The spiralling prices of key ingredients in aluminium making – from alumina to coal, coal tar pitch and caustic soda – has rattled the companies. At the end of December 2017, the soaring prices of these key inputs had a total impact of $744 per tonne (year-on-year) on the aluminium production cost. This has negated the gains from aluminium prices on the London Metal Exchange (LME) strengthening from an average $1782 last financial year a tonne to $2,000 a tonne in 2017-18 (till November).

According to data from the Aluminium Association of India (AAI), alumina prices have gone up by 18 per cent over the past 12 months – from $271 to $400 per tonne – while the costs of imported coal and linkage coal have moved 62 per cent and 18 per cent, respectively. Prices of coal tar (CT) pitch and calcined petroleum (CP) coke have had impacts of $35 and $95 per tonne, respectively, on aluminium production.


The ballooning input costs are already showing up in aluminium-making costs of these companies. The overall increase in the production cost is more than 30 per cent on an average; the aluminium-making cost is up by $514 per tonne. The increase in cess and duties on coal, electricity duty, renewable power obligation and CP coke in the past three-four years have led to an increase of more than 10 per cent in the aluminium production cost. At the current output of three million tonnes per annum (mtpa), the annual impact on aluminium producers is to the tune of Rs 30 billion. If the producers run at the full-rated capacity of four mtpa, the impact could be Rs 40 billion.

“The LME price outlook for aluminium is bullish, but input costs are a pain for the producers. Some of the key inputs have seen sharp price hikes, mainly due to capacity closures in China, where pollution control remains a priority. In 2018, the key challenge for aluminium makers would be containing costs,” Nalco CMD and AAI President T K Chand had told Business Standard in an earlier conversation.

The pain seems to be more for Vedanta. Despite going for a volume ramp-up, Vedanta’s aluminium production cost was 22 per cent higher over a year ago at $1798 per tonne. The company attributed it to higher domestic coal costs due to coal shortages and appreciation of the Indian rupee vis-a-vis the US dollar. A source at Vedanta said, “We expect our aluminium production cost to mount further to $1,850-1,900 a tonne due to challenges related to coal and other input commodity inflation.”

The other key producer- Aditya Birla Group-owned Hindalco Industries has admitted in its investor presentation that a stronger rupee and an increase in input costs have moderated the gains from a surge in aluminium prices on the LME.

With input costs hardly showing any signs of easing, Nalco is focusing on backward integration.

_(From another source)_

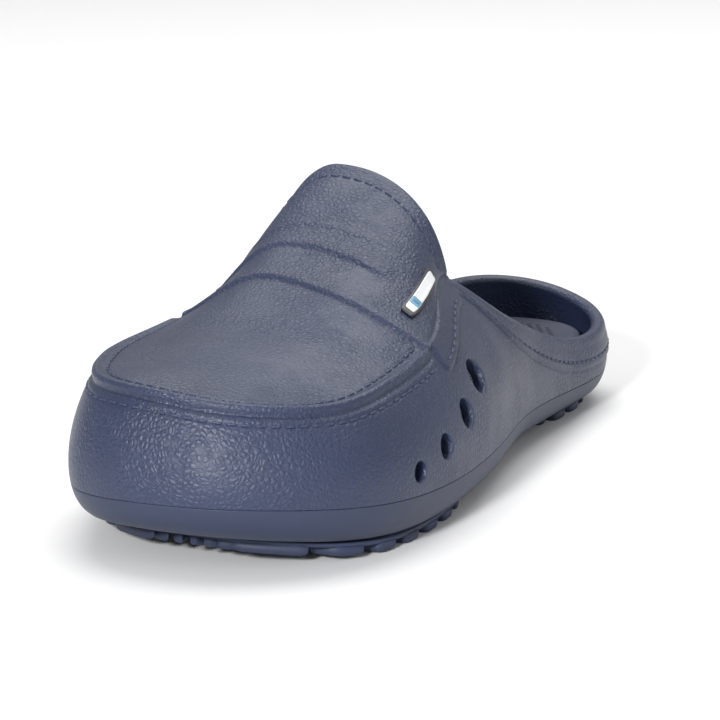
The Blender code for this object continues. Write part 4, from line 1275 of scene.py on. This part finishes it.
def make_tread(name, ends, columns):
    """Tread pad: a thin plate under the sole with rows of rounded lugs."""
    finish = bpy.context.scene.clog_finish
    low, high = (end * LENGTH for end in ends)
    pieces = Pieces()
    plate_low = TREAD_HEIGHT - GROOVE_DEPTH
    lug_profile = (
        (0, plate_low - LUG_SINK), (0.1 * MM, TREAD_HEIGHT - 1.2 * MM),
        (0.35 * MM, TREAD_HEIGHT - 0.35 * MM), (0.9 * MM, TREAD_HEIGHT),
    )

    def point(y, share, drop, inset=0.0):
        middle, half = tread_span(y, low, high)
        return np.stack([middle + (half - inset) * share, y, under_height(y) - drop], -1)

    shares = np.linspace(-1, 1, 15)
    loops = []
    for y in np.linspace(low, high, PLATE_SECTIONS):
        row = np.full(len(shares), y)
        top = point(row, shares, SEAT_GAP)
        bottom = point(row, shares[::-1], plate_low, 0.3 * MM)
        loops.append(np.concatenate([top, bottom]))
    pieces.add_loops(loops)

    grooves = [low + (FIRST_GROOVE + i) * GROOVE_PITCH for i in range(int((high - low) / GROOVE_PITCH) + 1)]
    grooves = [y for y in grooves if y < high - GROOVE_WIDTH]
    starts = [low, *(y + GROOVE_WIDTH for y in grooves)]
    stops = [*grooves, high]
    turns = np.linspace(0, 2 * math.pi, 24, endpoint=False) + math.pi / 24
    round_x = np.sign(np.cos(turns)) * np.abs(np.cos(turns)) ** LUG_SQUARENESS
    round_y = np.sign(np.sin(turns)) * np.abs(np.sin(turns)) ** LUG_SQUARENESS
    for start, stop in zip(starts, stops):
        width = tread_span(np.array((start + stop) / 2), low, high)[1]
        for column in range(columns):
            left, right = (-1 + 2 * (column + side) / columns for side in (0, 1))
            space = LUG_SPACE / 2 / width
            left, right = left + space * (column > 0), right - space * (column < columns - 1)
            loops = []
            for inset, drop in lug_profile:
                y = (start + stop) / 2 + ((stop - start) / 2 - inset) * round_y
                share = (left + right) / 2 + ((right - left) / 2 - inset / width) * round_x
                loops.append(point(y, share, drop))
            pieces.add_loops(loops)
    material = foam_material("moulded_tread", finish.sole_colour)
    place_piece(pieces.object(name + "_lugs", material), "tread_rubber", name)


def badge_place(y, rise):
    """Points and outward normals of the vamp on the outer side; rise runs from the seam to the crest."""
    def skin(at, share):
        lines = Ring(side_rows(1, at)).vamp_line()
        place = np.clip(share, 0, 1) * (lines.shape[1] - 1)
        first = np.minimum(place.astype(int), lines.shape[1] - 2)
        part = (place - first)[:, None]
        every = np.arange(len(lines))
        return lines[every, first] * (1 - part) + lines[every, first + 1] * part

    point = skin(y, rise)
    along = skin(y + MM, rise) - skin(y - MM, rise)
    up = skin(y, rise + 0.02) - skin(y, rise - 0.02)
    return point, unit(np.cross(along, up))


def badge_patch(pieces, half_length, rises, lift, thickness, corner, centre_y):
    """Rounded plate that follows the vamp: its underside, its softened edge and its face."""
    turns = np.linspace(0, 2 * math.pi, 96, endpoint=False)
    u = np.sign(np.cos(turns)) * np.abs(np.cos(turns)) ** corner
    v = np.sign(np.sin(turns)) * np.abs(np.sin(turns)) ** corner
    loops = []
    for inset, rise in BADGE_PROFILE:
        y = centre_y + (half_length - inset * MM) * u
        middle, half = (rises[0] + rises[1]) / 2, (rises[1] - rises[0]) / 2
        scale = 1 - inset * MM / (half * 2 * BADGE_RISE_LENGTH)
        turned = middle + BADGE_TURN * (y - BADGE_ALONG * LENGTH) / BADGE_LENGTH
        point, normal = badge_place(y, turned + half * v * scale)
        loops.append(point + normal * (lift + thickness * rise))
    pieces.add_loops(loops)


def make_badge():
    """Badge on the outer side of the strap: a dark plate, a plain pale face and a plain band."""
    finish = bpy.context.scene.clog_finish
    middle = BADGE_ALONG * LENGTH
    half = BADGE_LENGTH / 2
    strap = bpy.context.scene.clog_shape.strap_step * BADGE_STRAP_SHARE
    plate, face, band = Pieces(), Pieces(), Pieces()
    badge_patch(plate, half, BADGE_RISE, strap, BADGE_THICKNESS, 0.25, middle)
    margin = (BADGE_RISE[1] - BADGE_RISE[0]) * BADGE_RIM
    rises = (BADGE_RISE[0] + margin, BADGE_RISE[1] - margin)
    lift = strap + BADGE_THICKNESS - 0.3 * MM
    badge_patch(face, half * (1 - BADGE_RIM), rises, lift, BADGE_FACE_THICKNESS, 0.22, middle)
    lift += 0.35 * MM
    shift = half * (1 - BADGE_RIM) * 0.62
    low_band, high_band = rises[0] + margin * 0.2, rises[1] - margin * 0.2
    thickness = BADGE_FACE_THICKNESS * 0.7
    badge_patch(band, half * 0.14, (low_band, high_band), lift, thickness, 0.2, middle - shift)
    dark = plastic_material("dark_plastic", PLATE_COLOUR)
    pale = plastic_material("pale_plastic", finish.badge_colour)
    accent = plastic_material("band_plastic", finish.band_colour)
    place_piece(plate.object("badge_backing", dark), "badge_plate", "badge_plate")
    place_piece(face.object("badge_panel", pale), "badge_face", "badge_face")
    place_piece(band.object("badge_band", accent), "badge_face")


# ---------------------------------------------------------------- stage


def make_stage():
    """Pale floor that sweeps up behind, soft studio light and the camera."""
    finish = bpy.context.scene.clog_finish
    scene = bpy.context.scene
    material = bpy.data.materials.new("studio_floor")
    material.use_nodes = True
    tree = material.node_tree
    shader = tree.nodes["Principled BSDF"]
    place = add_node(tree, "ShaderNodeTexCoord").outputs["Object"]
    cloud = add_node(tree, "ShaderNodeTexNoise", {"Vector": place, "Scale": 3.0, "Detail": 3.0}).outputs[0]
    colour = add_mix(tree, cloud, tone(finish.floor_colour, 0.985), tone(finish.floor_colour, 1.0))
    tree.links.new(colour, shader.inputs["Base Color"])
    shader.inputs["Roughness"].default_value = 0.9
    behind = add_node(tree, "ShaderNodeNewGeometry").outputs["Backfacing"]
    clear = add_node(tree, "ShaderNodeBsdfTransparent").outputs[0]
    either = add_node(tree, "ShaderNodeMixShader", {0: behind, 1: shader.outputs[0], 2: clear}).outputs[0]
    tree.links.new(either, tree.nodes["Material Output"].inputs["Surface"])
    turns = np.linspace(0, math.pi / 2, 24)
    bend = [(SWEEP_START + SWEEP_RADIUS * math.sin(t), SWEEP_RADIUS * (1 - math.cos(t))) for t in turns]
    profile = [(-FLOOR_REACH, 0), *bend, (bend[-1][0], FLOOR_REACH)]
    points = [(x, y, z) for y, z in profile for x in (-FLOOR_REACH, FLOOR_REACH)]
    faces = [(2 * i, 2 * i + 1, 2 * i + 3, 2 * i + 2) for i in range(len(profile) - 1)]
    floor = mesh_object("studio_sweep", points, faces, material)
    floor.data.flip_normals()
    floor.rotation_euler = Euler((0, 0, CAMERA_TURN))

    world = bpy.data.worlds.new("studio")
    world.use_nodes = True
    world.node_tree.nodes["Background"].inputs["Color"].default_value = (1, 1, 1, 1)
    world.node_tree.nodes["Background"].inputs["Strength"].default_value = WORLD_STRENGTH
    scene.world = world
    scene.view_settings.view_transform = "Standard"
    for name, place, aim, size, power in LIGHTS:
        data = bpy.data.lights.new(name, "AREA")
        data.shape = "DISK"
        data.size = size
        data.energy = power
        lamp = bpy.data.objects.new(name, data)
        lamp.location = place
        lamp.rotation_euler = (Vector(aim) - Vector(place)).to_track_quat("-Z", "Y").to_euler()
        scene.collection.objects.link(lamp)
    data = bpy.data.cameras.new("camera")
    data.lens = CAMERA_LENS
    data.clip_start = 10 * MM
    camera = bpy.data.objects.new("camera", data)
    camera.location = CAMERA_PLACE
    aim = Vector(CAMERA_AIM) - Vector(CAMERA_PLACE)
    camera.rotation_euler = aim.to_track_quat("-Z", "Y").to_euler()
    scene.collection.objects.link(camera)
    scene.camera = camera


# ---------------------------------------------------------------- operators


class CLOG_OT_upper(bpy.types.Operator):
    """Build the moulded upper with its vents, lip, strap and collar band"""

    bl_idname = "clog.upper"
    bl_label = "Upper"

    def execute(self, context):
        make_upper()
        return {"FINISHED"}


class CLOG_OT_stitching(bpy.types.Operator):
    """Lay the moulded stitches along the seam, the tongue and the collar band"""

    bl_idname = "clog.stitching"
    bl_label = "Stitching"

    def execute(self, context):
        make_stitching()
        return {"FINISHED"}


class CLOG_OT_sole(bpy.types.Operator):
    """Build the sole unit with its bed"""

    bl_idname = "clog.sole"
    bl_label = "Sole"

    def execute(self, context):
        make_sole()
        return {"FINISHED"}


class CLOG_OT_treads(bpy.types.Operator):
    """Build the two lugged tread pads"""

    bl_idname = "clog.treads"
    bl_label = "Treads"

    def execute(self, context):
        columns = context.scene.clog_shape.tread_columns
        make_tread("forefoot_tread", FOREFOOT_TREAD, columns)
        make_tread("heel_tread", HEEL_TREAD, columns - 2)
        return {"FINISHED"}


class CLOG_OT_insole(bpy.types.Operator):
    """Build the loose insole with its dots"""

    bl_idname = "clog.insole"
    bl_label = "Insole"

    def execute(self, context):
        make_insole()
        return {"FINISHED"}


class CLOG_OT_badge(bpy.types.Operator):
    """Build the plain badge on the strap"""

    bl_idname = "clog.badge"
    bl_label = "Badge"

    def execute(self, context):
        make_badge()
        return {"FINISHED"}


class CLOG_OT_stage(bpy.types.Operator):
    """Set up the floor, the soft light and the camera"""

    bl_idname = "clog.stage"
    bl_label = "Stage"

    def execute(self, context):
        make_stage()
        return {"FINISHED"}


OPERATORS = (
    CLOG_OT_upper, CLOG_OT_stitching, CLOG_OT_sole, CLOG_OT_treads, CLOG_OT_insole, CLOG_OT_badge,
    CLOG_OT_stage,
)


class CLOG_PT_panel(bpy.types.Panel):
    """Buttons and settings for the clog"""

    bl_idname = "CLOG_PT_panel"
    bl_label = "Garden clog"
    bl_space_type = "VIEW_3D"
    bl_region_type = "UI"
    bl_category = "Clog"

    def draw(self, context):
        for settings in (context.scene.clog_shape, context.scene.clog_finish):
            for name in settings.__annotations__:
                self.layout.prop(settings, name)
        for operator in OPERATORS:
            self.layout.operator(operator.bl_idname)


CLASSES = (ClogShape, ClogFinish, *OPERATORS, CLOG_PT_panel)


def register():
    for cls in CLASSES:
        bpy.utils.register_class(cls)
    bpy.types.Scene.clog_shape = PointerProperty(type=ClogShape)
    bpy.types.Scene.clog_finish = PointerProperty(type=ClogFinish)


def unregister():
    del bpy.types.Scene.clog_shape
    del bpy.types.Scene.clog_finish
    for cls in reversed(CLASSES):
        bpy.utils.unregister_class(cls)


def main():
    register()
    for operator in OPERATORS:
        group, name = operator.bl_idname.split(".")
        getattr(getattr(bpy.ops, group), name)()


if __name__ == "__main__":
    main()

Nalco already has a joint venture with Gujarat Alkalies & Chemicals Ltd, a Gujarat government company, to set up a caustic soda plant at Dahej with a cost of Rs 18 billion. It is considering setting up another caustic soda plant within the planned PCPIR (petroleum, chemicals & petrochemicals investment region) hub at Paradip. Nalco also has an agreement with steel PSU Neelechal Ispat Nigam Ltd (NINL) to set up a CT pitch plant.

According to AAI, the Indian government needs to take cues from China and West Asia, which support their aluminium producers through subsidies on power and tax sops. In China, the aluminium smelters get power tariff subsidies of $200 a tonne on aluminium production costs, 13-15 per cent export tax rebate on semi-fabricated aluminium products, and total waiver of import taxes on alumina and bauxite. Most of the smelters in West Asia are government-owned and enjoy preferential natural gas allocations at lower prices.